### The exercise
Write every line of the material out exactly as shown.

### Data extract
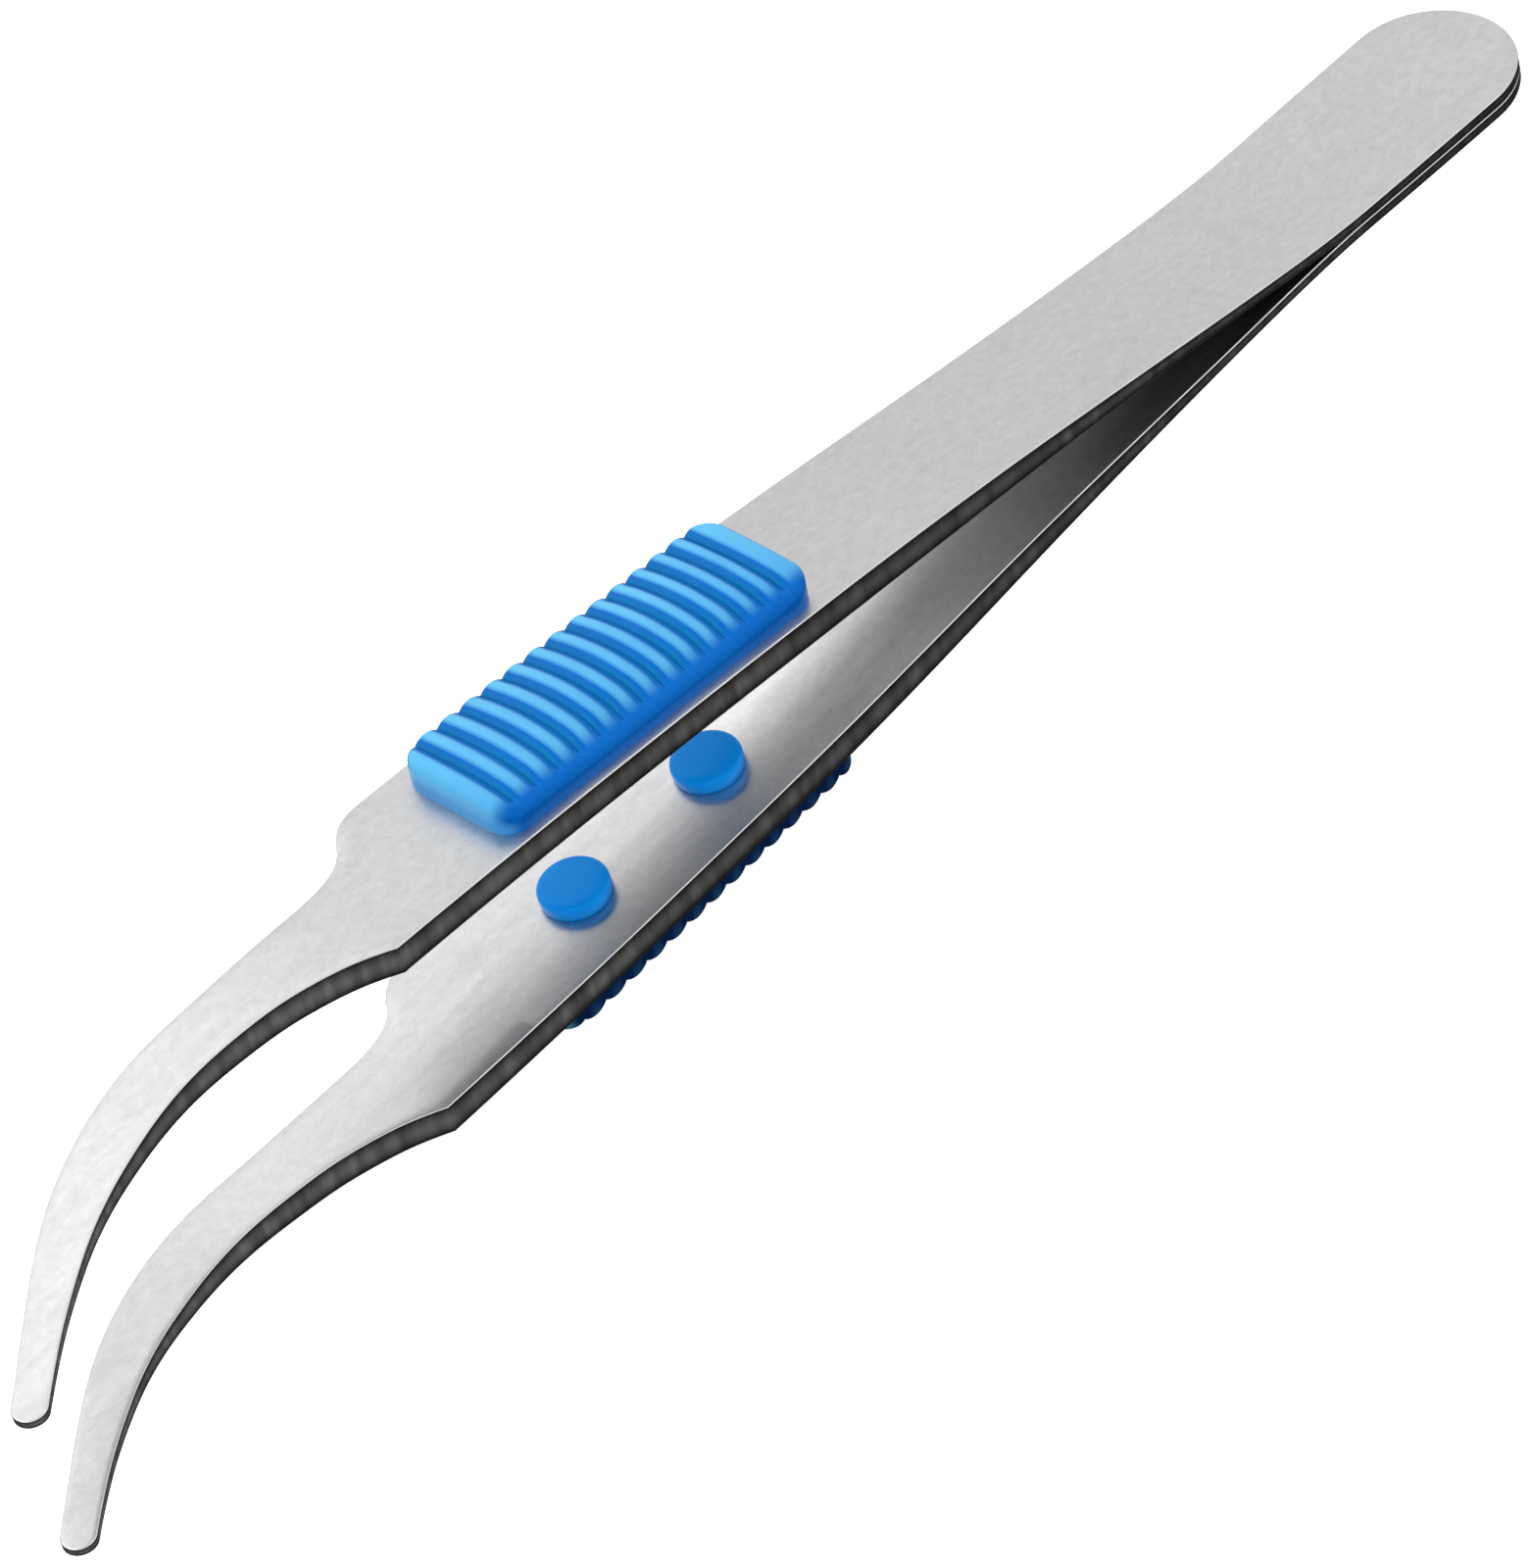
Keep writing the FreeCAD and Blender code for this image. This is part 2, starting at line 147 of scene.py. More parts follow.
INNER = spline([(x, z) for x, z, t in STATIONS], 1200, (1, 0), (1, 0))
OUTER = spline([(x, z + t) for x, z, t in STATIONS], 1200, (1, 0), (1, 0))


def inner_z(x):
    return np.interp(x, INNER[:, 0], INNER[:, 1])


def outer_z(x):
    return np.interp(x, OUTER[:, 0], OUTER[:, 1])


def outline():
    """Curve side and back side of an arm, point for point, from the heel's end to the tip's end."""
    reach, tip_half = TIP_REACH, TIP_ROUND / math.cos(TIP_AIM)
    step = HALF_GRIP - (JAW_FORM[0][1] * reach + NECK_HALF)
    back_step = HALF_GRIP + JAW_FORM[0][1] * reach - NECK_HALF
    curve_side = [(SHANK, HALF_GRIP)]
    back_side = [(SHANK - b, -HALF_GRIP + s * back_step) for b, s in NOTCH_FORM]
    for share, middle, taper, rest in JAW_FORM:
        half = NECK_HALF + taper * (tip_half - NECK_HALF)
        curve_side.append((SHANK + share * JAW, middle * reach + half + rest * step))
        back_side.append((SHANK + share * JAW, middle * reach - half))
    centre = np.array([LENGTH - TIP_ROUND, reach])
    across = np.array([-math.sin(TIP_AIM), math.cos(TIP_AIM)])
    along = (math.cos(TIP_AIM), math.sin(TIP_AIM))
    curve_side.append(tuple(centre + across * TIP_ROUND))
    back_side.append(tuple(centre - across * TIP_ROUND))
    aim = math.degrees(TIP_AIM)

    waist = [(HALF_HEEL, HALF_HEEL), (WAIST_X, HALF_WAIST), (STRAIGHT_FROM, HALF_GRIP)]
    rear = resample(spline(waist, 1000, (1, 0), (1, 0)), 90)
    shoulder_x = SHANK - NOTCH_FORM[0][0]
    straight = resample(np.array([[STRAIGHT_FROM, HALF_GRIP], [shoulder_x, HALF_GRIP]]), 26)
    corner = resample(np.array([[shoulder_x, HALF_GRIP], [SHANK, HALF_GRIP]]), 34)
    jaw = resample(spline(curve_side, 1500, (0.86, -0.51), along), 110)
    curve = [arc((HALF_HEEL, 0), HALF_HEEL, 180, 90, 30), rear, straight, corner, jaw,
             arc(centre, TIP_ROUND, aim + 90, aim, 14)]

    whole = spline(back_side, 3000)
    split = int(np.searchsorted(whole[:, 0], SHANK + 0.6))
    mirror = np.array([1, -1])
    back = [curve[0] * mirror, rear * mirror, straight * mirror, resample(whole[: split + 1], 34),
            resample(whole[split:], 110), arc(centre, TIP_ROUND, aim - 90, aim, 14)]

    def join(parts):
        return np.concatenate([parts[0]] + [part[1:] for part in parts[1:]])

    return join(curve), join(back)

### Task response
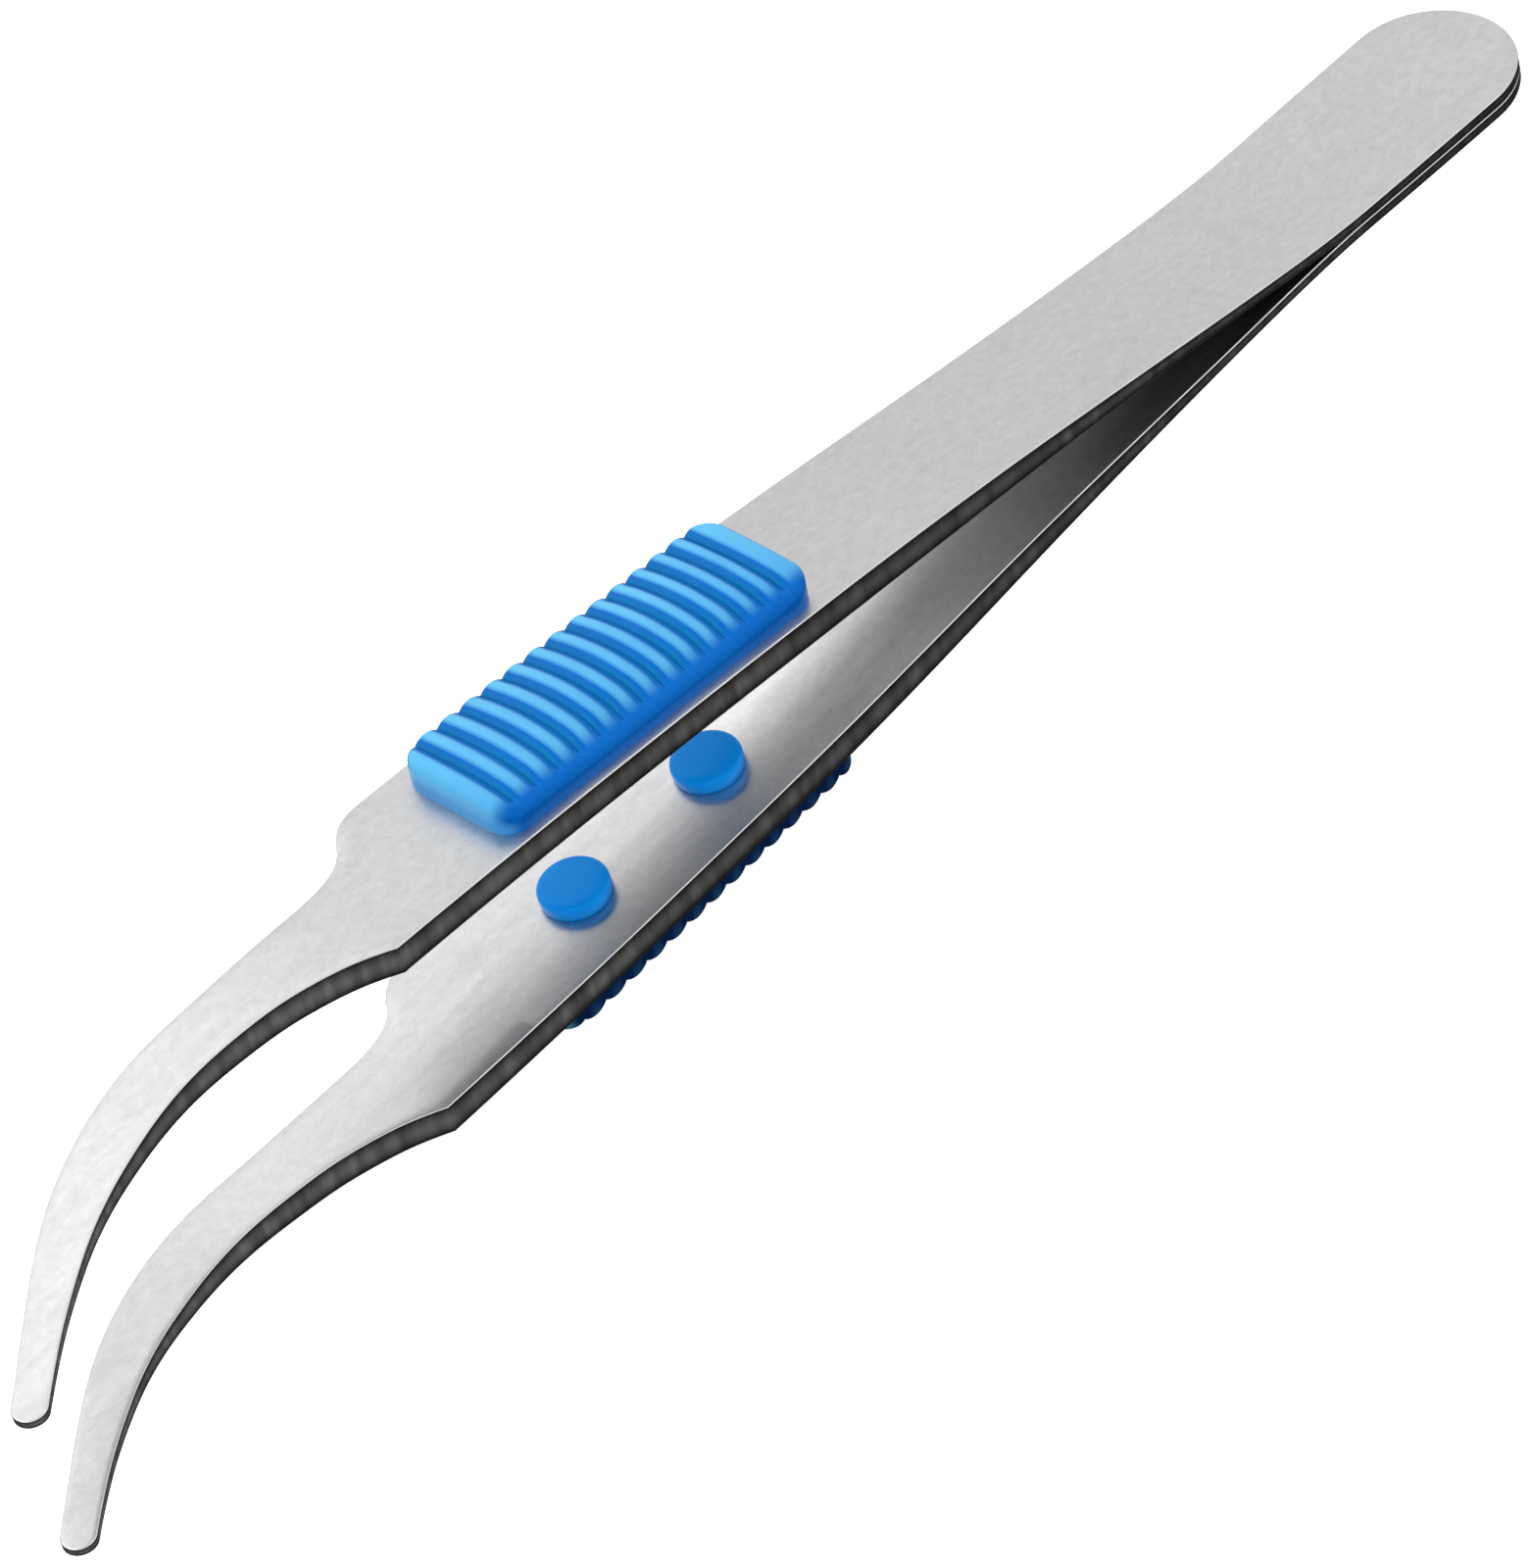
Keep writing the FreeCAD and Blender code for this image. This is part 2, starting at line 147 of scene.py. More parts follow.
INNER = spline([(x, z) for x, z, t in STATIONS], 1200, (1, 0), (1, 0))
OUTER = spline([(x, z + t) for x, z, t in STATIONS], 1200, (1, 0), (1, 0))


def inner_z(x):
    return np.interp(x, INNER[:, 0], INNER[:, 1])


def outer_z(x):
    return np.interp(x, OUTER[:, 0], OUTER[:, 1])


def outline():
    """Curve side and back side of an arm, point for point, from the heel's end to the tip's end."""
    reach, tip_half = TIP_REACH, TIP_ROUND / math.cos(TIP_AIM)
    step = HALF_GRIP - (JAW_FORM[0][1] * reach + NECK_HALF)
    back_step = HALF_GRIP + JAW_FORM[0][1] * reach - NECK_HALF
    curve_side = [(SHANK, HALF_GRIP)]
    back_side = [(SHANK - b, -HALF_GRIP + s * back_step) for b, s in NOTCH_FORM]
    for share, middle, taper, rest in JAW_FORM:
        half = NECK_HALF + taper * (tip_half - NECK_HALF)
        curve_side.append((SHANK + share * JAW, middle * reach + half + rest * step))
        back_side.append((SHANK + share * JAW, middle * reach - half))
    centre = np.array([LENGTH - TIP_ROUND, reach])
    across = np.array([-math.sin(TIP_AIM), math.cos(TIP_AIM)])
    along = (math.cos(TIP_AIM), math.sin(TIP_AIM))
    curve_side.append(tuple(centre + across * TIP_ROUND))
    back_side.append(tuple(centre - across * TIP_ROUND))
    aim = math.degrees(TIP_AIM)

    waist = [(HALF_HEEL, HALF_HEEL), (WAIST_X, HALF_WAIST), (STRAIGHT_FROM, HALF_GRIP)]
    rear = resample(spline(waist, 1000, (1, 0), (1, 0)), 90)
    shoulder_x = SHANK - NOTCH_FORM[0][0]
    straight = resample(np.array([[STRAIGHT_FROM, HALF_GRIP], [shoulder_x, HALF_GRIP]]), 26)
    corner = resample(np.array([[shoulder_x, HALF_GRIP], [SHANK, HALF_GRIP]]), 34)
    jaw = resample(spline(curve_side, 1500, (0.86, -0.51), along), 110)
    curve = [arc((HALF_HEEL, 0), HALF_HEEL, 180, 90, 30), rear, straight, corner, jaw,
             arc(centre, TIP_ROUND, aim + 90, aim, 14)]

    whole = spline(back_side, 3000)
    split = int(np.searchsorted(whole[:, 0], SHANK + 0.6))
    mirror = np.array([1, -1])
    back = [curve[0] * mirror, rear * mirror, straight * mirror, resample(whole[: split + 1], 34),
            resample(whole[split:], 110), arc(centre, TIP_ROUND, aim - 90, aim, 14)]

    def join(parts):
        return np.concatenate([parts[0]] + [part[1:] for part in parts[1:]])

    return join(curve), join(back)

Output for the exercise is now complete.